We are going to remember this place as a good overnight stop.

Our destination for today was the middle of Nevada. We needed a hot spring soak.

When the air temperature is 40, this sure feels good.

From here we headed to the sink in the Monitor Valley basin. We enjoy the Basin and Range. Finding the sink filling with water from winter run off along with waterfowl and with the striking mountain ranges on both sides, we figured if the clouds cleared some overnight this would be a spectacular place to watch the sunrise.

We had dinner and the wind increased. “Do you think it is blowing a storm in or a storm out?” I asked.
“We’ll probably find out,” she answered.

With snow coming down in the morning, the question was answered.

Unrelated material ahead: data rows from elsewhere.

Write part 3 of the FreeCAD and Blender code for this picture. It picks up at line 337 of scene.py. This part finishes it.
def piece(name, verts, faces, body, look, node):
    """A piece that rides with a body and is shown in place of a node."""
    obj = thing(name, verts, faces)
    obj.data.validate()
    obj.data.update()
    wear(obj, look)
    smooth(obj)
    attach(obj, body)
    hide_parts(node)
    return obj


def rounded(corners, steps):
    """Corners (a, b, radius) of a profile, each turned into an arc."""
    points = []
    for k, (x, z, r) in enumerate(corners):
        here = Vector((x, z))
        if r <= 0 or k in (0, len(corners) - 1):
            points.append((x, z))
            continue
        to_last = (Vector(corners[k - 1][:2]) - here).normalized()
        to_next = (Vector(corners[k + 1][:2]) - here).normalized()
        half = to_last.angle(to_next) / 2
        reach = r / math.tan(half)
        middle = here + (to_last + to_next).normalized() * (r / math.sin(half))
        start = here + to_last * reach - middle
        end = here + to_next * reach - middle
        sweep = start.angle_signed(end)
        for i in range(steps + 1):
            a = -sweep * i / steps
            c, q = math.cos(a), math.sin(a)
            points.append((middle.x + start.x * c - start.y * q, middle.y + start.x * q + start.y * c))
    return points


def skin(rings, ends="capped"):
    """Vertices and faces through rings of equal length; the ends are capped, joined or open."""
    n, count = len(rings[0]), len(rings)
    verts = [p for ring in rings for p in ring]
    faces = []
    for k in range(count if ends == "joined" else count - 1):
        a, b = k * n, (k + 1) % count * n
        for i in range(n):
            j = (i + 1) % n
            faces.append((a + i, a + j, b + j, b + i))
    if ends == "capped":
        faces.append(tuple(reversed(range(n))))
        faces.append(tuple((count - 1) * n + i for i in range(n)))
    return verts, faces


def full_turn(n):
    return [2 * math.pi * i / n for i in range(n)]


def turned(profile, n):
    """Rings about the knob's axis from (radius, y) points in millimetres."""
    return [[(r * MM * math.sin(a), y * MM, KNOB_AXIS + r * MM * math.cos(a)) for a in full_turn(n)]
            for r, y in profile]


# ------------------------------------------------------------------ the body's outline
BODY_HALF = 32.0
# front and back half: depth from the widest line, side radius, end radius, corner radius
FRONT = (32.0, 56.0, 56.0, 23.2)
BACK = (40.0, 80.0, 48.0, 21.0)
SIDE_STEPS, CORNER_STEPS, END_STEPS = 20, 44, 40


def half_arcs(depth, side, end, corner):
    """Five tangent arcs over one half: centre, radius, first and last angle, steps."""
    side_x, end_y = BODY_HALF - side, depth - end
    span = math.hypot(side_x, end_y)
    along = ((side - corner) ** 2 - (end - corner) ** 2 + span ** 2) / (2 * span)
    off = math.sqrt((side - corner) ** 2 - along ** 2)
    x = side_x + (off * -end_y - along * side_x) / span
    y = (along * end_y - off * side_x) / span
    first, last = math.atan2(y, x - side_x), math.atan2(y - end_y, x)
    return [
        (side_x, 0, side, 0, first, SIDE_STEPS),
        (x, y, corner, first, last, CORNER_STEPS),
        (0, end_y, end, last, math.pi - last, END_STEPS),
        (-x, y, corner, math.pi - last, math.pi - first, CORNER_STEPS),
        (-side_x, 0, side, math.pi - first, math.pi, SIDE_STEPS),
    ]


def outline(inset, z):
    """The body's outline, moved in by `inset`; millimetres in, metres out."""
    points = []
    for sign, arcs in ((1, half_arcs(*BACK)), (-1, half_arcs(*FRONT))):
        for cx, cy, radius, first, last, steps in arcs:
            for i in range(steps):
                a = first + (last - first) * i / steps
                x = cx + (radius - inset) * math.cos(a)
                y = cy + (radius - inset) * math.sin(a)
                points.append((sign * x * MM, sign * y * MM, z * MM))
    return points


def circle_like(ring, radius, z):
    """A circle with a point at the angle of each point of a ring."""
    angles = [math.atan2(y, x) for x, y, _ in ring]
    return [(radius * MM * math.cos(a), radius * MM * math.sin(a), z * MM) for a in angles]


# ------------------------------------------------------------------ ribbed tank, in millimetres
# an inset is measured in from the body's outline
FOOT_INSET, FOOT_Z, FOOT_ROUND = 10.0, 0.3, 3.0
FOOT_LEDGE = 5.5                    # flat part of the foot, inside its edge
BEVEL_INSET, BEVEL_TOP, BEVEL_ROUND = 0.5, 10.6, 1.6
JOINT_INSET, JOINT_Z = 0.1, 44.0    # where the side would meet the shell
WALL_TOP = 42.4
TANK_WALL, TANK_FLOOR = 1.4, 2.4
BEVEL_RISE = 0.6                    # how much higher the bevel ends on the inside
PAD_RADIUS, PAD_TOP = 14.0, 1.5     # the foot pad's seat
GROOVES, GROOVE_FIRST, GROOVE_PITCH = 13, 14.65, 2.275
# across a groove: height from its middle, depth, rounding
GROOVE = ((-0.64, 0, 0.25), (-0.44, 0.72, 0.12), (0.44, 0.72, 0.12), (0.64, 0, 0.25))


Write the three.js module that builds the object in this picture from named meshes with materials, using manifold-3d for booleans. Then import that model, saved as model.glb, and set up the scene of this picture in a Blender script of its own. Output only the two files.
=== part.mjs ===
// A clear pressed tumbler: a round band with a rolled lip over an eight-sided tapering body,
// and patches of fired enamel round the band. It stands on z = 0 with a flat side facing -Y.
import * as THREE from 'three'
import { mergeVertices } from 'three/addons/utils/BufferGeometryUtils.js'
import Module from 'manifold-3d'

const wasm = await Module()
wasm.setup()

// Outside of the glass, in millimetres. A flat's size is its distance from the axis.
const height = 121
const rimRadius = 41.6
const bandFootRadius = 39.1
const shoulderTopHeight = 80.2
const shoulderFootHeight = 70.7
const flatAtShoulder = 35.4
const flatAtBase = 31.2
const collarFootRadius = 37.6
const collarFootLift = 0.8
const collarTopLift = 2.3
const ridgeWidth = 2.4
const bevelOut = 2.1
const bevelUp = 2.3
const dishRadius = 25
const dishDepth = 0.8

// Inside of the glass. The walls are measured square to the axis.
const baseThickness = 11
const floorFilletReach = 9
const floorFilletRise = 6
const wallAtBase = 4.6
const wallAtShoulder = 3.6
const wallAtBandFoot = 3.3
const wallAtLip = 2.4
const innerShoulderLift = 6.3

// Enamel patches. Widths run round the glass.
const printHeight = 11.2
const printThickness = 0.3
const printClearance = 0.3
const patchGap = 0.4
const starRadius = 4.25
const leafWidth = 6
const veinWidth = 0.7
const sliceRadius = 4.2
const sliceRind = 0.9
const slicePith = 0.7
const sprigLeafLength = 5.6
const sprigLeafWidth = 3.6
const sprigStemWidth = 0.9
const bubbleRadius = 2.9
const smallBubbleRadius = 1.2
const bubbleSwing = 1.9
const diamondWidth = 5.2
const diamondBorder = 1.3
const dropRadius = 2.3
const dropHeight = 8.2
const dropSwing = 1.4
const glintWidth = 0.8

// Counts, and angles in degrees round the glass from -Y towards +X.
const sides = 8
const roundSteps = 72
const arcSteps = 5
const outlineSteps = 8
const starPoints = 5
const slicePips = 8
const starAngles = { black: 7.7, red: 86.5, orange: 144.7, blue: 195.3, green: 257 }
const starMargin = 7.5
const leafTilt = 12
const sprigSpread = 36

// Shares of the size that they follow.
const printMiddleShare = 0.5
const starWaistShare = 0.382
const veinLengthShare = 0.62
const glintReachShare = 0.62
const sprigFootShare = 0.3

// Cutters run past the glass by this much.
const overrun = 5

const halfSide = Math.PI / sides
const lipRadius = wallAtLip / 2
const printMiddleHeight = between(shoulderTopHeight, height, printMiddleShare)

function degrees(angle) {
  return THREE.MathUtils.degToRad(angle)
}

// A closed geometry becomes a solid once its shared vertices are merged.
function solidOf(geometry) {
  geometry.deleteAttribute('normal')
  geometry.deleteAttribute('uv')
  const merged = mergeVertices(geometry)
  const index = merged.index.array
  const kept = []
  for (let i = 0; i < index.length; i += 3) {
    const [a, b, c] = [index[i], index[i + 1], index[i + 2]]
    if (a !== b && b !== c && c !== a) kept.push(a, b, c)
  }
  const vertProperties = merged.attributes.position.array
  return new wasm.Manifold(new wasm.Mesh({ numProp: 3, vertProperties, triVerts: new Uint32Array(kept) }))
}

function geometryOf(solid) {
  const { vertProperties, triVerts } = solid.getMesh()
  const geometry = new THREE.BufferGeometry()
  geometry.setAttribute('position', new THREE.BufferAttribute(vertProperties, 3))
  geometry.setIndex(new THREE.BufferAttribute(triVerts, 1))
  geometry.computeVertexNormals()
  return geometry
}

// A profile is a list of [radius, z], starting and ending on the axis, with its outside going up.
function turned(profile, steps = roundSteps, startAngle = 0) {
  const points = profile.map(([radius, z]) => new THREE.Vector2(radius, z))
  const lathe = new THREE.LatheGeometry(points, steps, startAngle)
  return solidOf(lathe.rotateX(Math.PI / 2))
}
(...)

Our drive home was uneventful through snow and rain.

We traveled 1743 miles. We averaged 17.04 mpg. We paid $400 for gas. With breakfast in Bridgeport, a couple of blocks of ice and fresh vegetables from the market in Hurricane, and the Cathedral Gorge fee, this vacation cost around $500.

It was one of our best trips. We are rested. We are happy. Travel safe and we hope you've enjoyed our story.


  1. Terrific. You are indeed adventurers and stewards of the land. Great trip.

  2. Another great trip report. Makes we want to get the camper out for a trip.